TASK :: All of the data needs to be repeated exactly.
━━━ SOURCE DATA ━━━
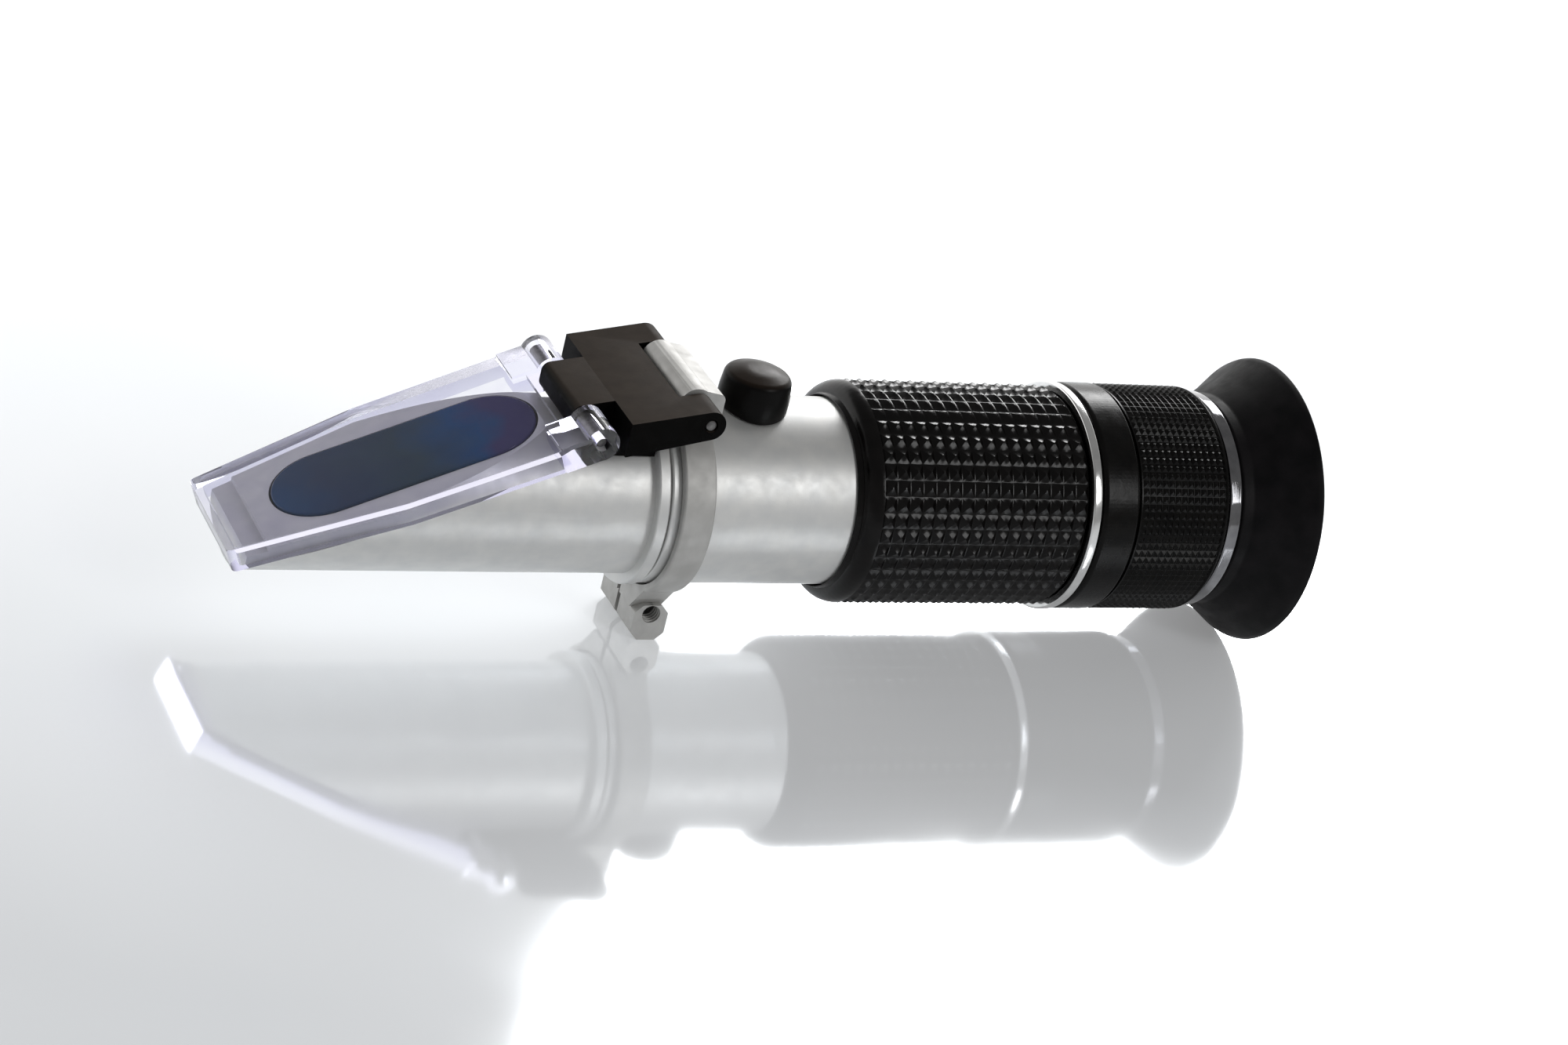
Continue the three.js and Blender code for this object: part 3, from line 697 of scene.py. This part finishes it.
def hinge_block():
    def face(slope, sign, x):
        """Height at x of the flat face that runs off the round end, above it (1) or below it (-1)."""
        return FLAP_AXIS.y + sign * BLOCK_END_R / math.cos(slope) + (x - FLAP_AXIS.x) * math.tan(slope)

    def top(x):
        return face(BLOCK_TOP_SLOPE, 1, x)

    def bottom(x):
        return face(BLOCK_BOTTOM_SLOPE, -1, x)

    top_turn, bottom_turn = math.degrees(BLOCK_TOP_SLOPE), math.degrees(BLOCK_BOTTOM_SLOPE)
    front, under = PLATE_AXIS.x - TONGUE_REACH, PLATE_AXIS.y - TONGUE_REACH
    side = filleted([
        (BLOCK_FRONT, bottom(BLOCK_FRONT)), (front, under, 1.2), (front, top(front), 1.3),
        (BLOCK_FRONT, top(BLOCK_FRONT)),
    ], 10)
    side += arc(FLAP_AXIS, BLOCK_END_R, 90 + top_turn, -90 + bottom_turn, 24)
    saddle_rear = HOUSING_REAR - GAP
    saddle = [
        (BLOCK_FRONT, SADDLE_LOW), (saddle_rear, SADDLE_LOW), (saddle_rear, top(saddle_rear) - 1),
        (BLOCK_FRONT, top(BLOCK_FRONT) - 1),
    ]
    block = join(
        extruded("tool", side, -BLOCK_HALF, BLOCK_HALF),
        extruded("tool", saddle, -SADDLE_HALF, SADDLE_HALF),
    )
    cut(
        block,
        box((-40, BLOCK_FRONT), (TONGUE_HALF, WIDE), (0, FAR)),
        box((-40, BLOCK_FRONT), (-WIDE, -TONGUE_HALF), (0, FAR)),
        box((SLOT_FRONT, 0), (-SLOT_HALF, SLOT_HALF), (0, FAR)),
        disc(-40, HOUSING_REAR - GAP + 0.01, HOUSING_R + GAP),
        disc(HOUSING_REAR - GAP, -10, FLANGE_R + GAP),
        box((-40, BLOCK_FRONT + 0.5), (-TONGUE_HALF - 1, TONGUE_HALF + 1), (0, CROWN_FLAT + GAP)),
        crosswise(PIN_HOLE_R, FLAP_AXIS, -BLOCK_HALF - 1, BLOCK_HALF + 1),
        crosswise(PIN_HOLE_R, PLATE_AXIS, -TONGUE_HALF - 1, TONGUE_HALF + 1),
    )
    return soften(block, 0.5, 4, 35)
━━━
OUTPUT FOR THIS TASK ::
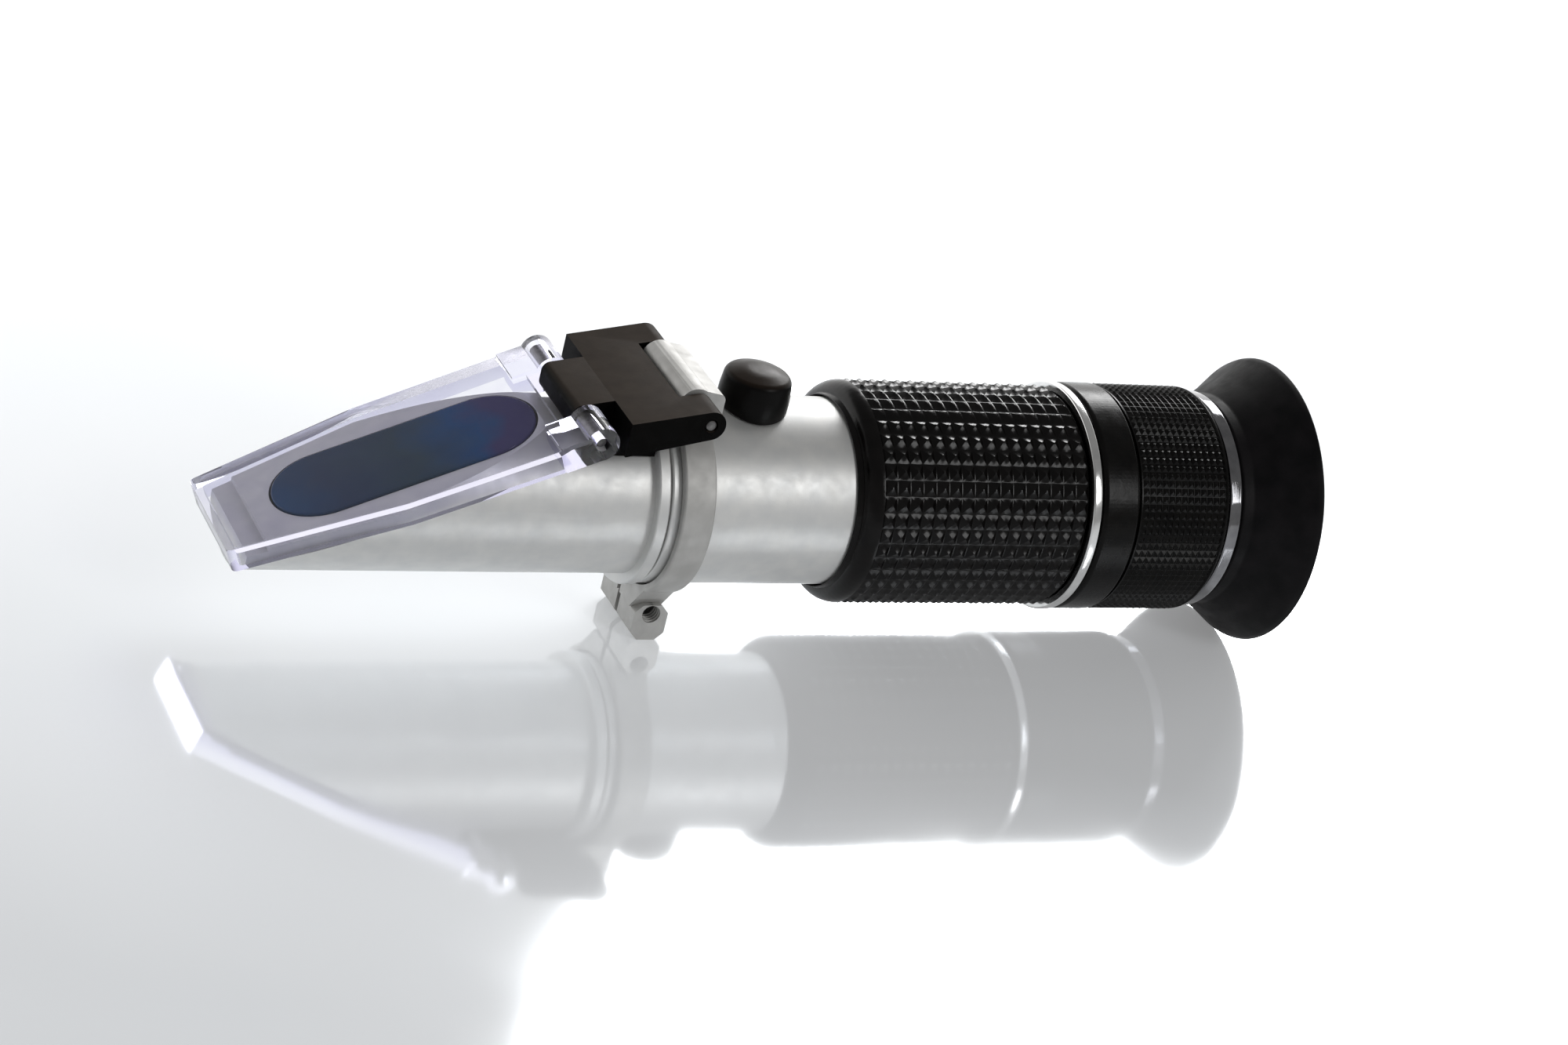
Continue the three.js and Blender code for this object: part 3, from line 697 of scene.py. This part finishes it.
def hinge_block():
    def face(slope, sign, x):
        """Height at x of the flat face that runs off the round end, above it (1) or below it (-1)."""
        return FLAP_AXIS.y + sign * BLOCK_END_R / math.cos(slope) + (x - FLAP_AXIS.x) * math.tan(slope)

    def top(x):
        return face(BLOCK_TOP_SLOPE, 1, x)

    def bottom(x):
        return face(BLOCK_BOTTOM_SLOPE, -1, x)

    top_turn, bottom_turn = math.degrees(BLOCK_TOP_SLOPE), math.degrees(BLOCK_BOTTOM_SLOPE)
    front, under = PLATE_AXIS.x - TONGUE_REACH, PLATE_AXIS.y - TONGUE_REACH
    side = filleted([
        (BLOCK_FRONT, bottom(BLOCK_FRONT)), (front, under, 1.2), (front, top(front), 1.3),
        (BLOCK_FRONT, top(BLOCK_FRONT)),
    ], 10)
    side += arc(FLAP_AXIS, BLOCK_END_R, 90 + top_turn, -90 + bottom_turn, 24)
    saddle_rear = HOUSING_REAR - GAP
    saddle = [
        (BLOCK_FRONT, SADDLE_LOW), (saddle_rear, SADDLE_LOW), (saddle_rear, top(saddle_rear) - 1),
        (BLOCK_FRONT, top(BLOCK_FRONT) - 1),
    ]
    block = join(
        extruded("tool", side, -BLOCK_HALF, BLOCK_HALF),
        extruded("tool", saddle, -SADDLE_HALF, SADDLE_HALF),
    )
    cut(
        block,
        box((-40, BLOCK_FRONT), (TONGUE_HALF, WIDE), (0, FAR)),
        box((-40, BLOCK_FRONT), (-WIDE, -TONGUE_HALF), (0, FAR)),
        box((SLOT_FRONT, 0), (-SLOT_HALF, SLOT_HALF), (0, FAR)),
        disc(-40, HOUSING_REAR - GAP + 0.01, HOUSING_R + GAP),
        disc(HOUSING_REAR - GAP, -10, FLANGE_R + GAP),
        box((-40, BLOCK_FRONT + 0.5), (-TONGUE_HALF - 1, TONGUE_HALF + 1), (0, CROWN_FLAT + GAP)),
        crosswise(PIN_HOLE_R, FLAP_AXIS, -BLOCK_HALF - 1, BLOCK_HALF + 1),
        crosswise(PIN_HOLE_R, PLATE_AXIS, -TONGUE_HALF - 1, TONGUE_HALF + 1),
    )
    return soften(block, 0.5, 4, 35)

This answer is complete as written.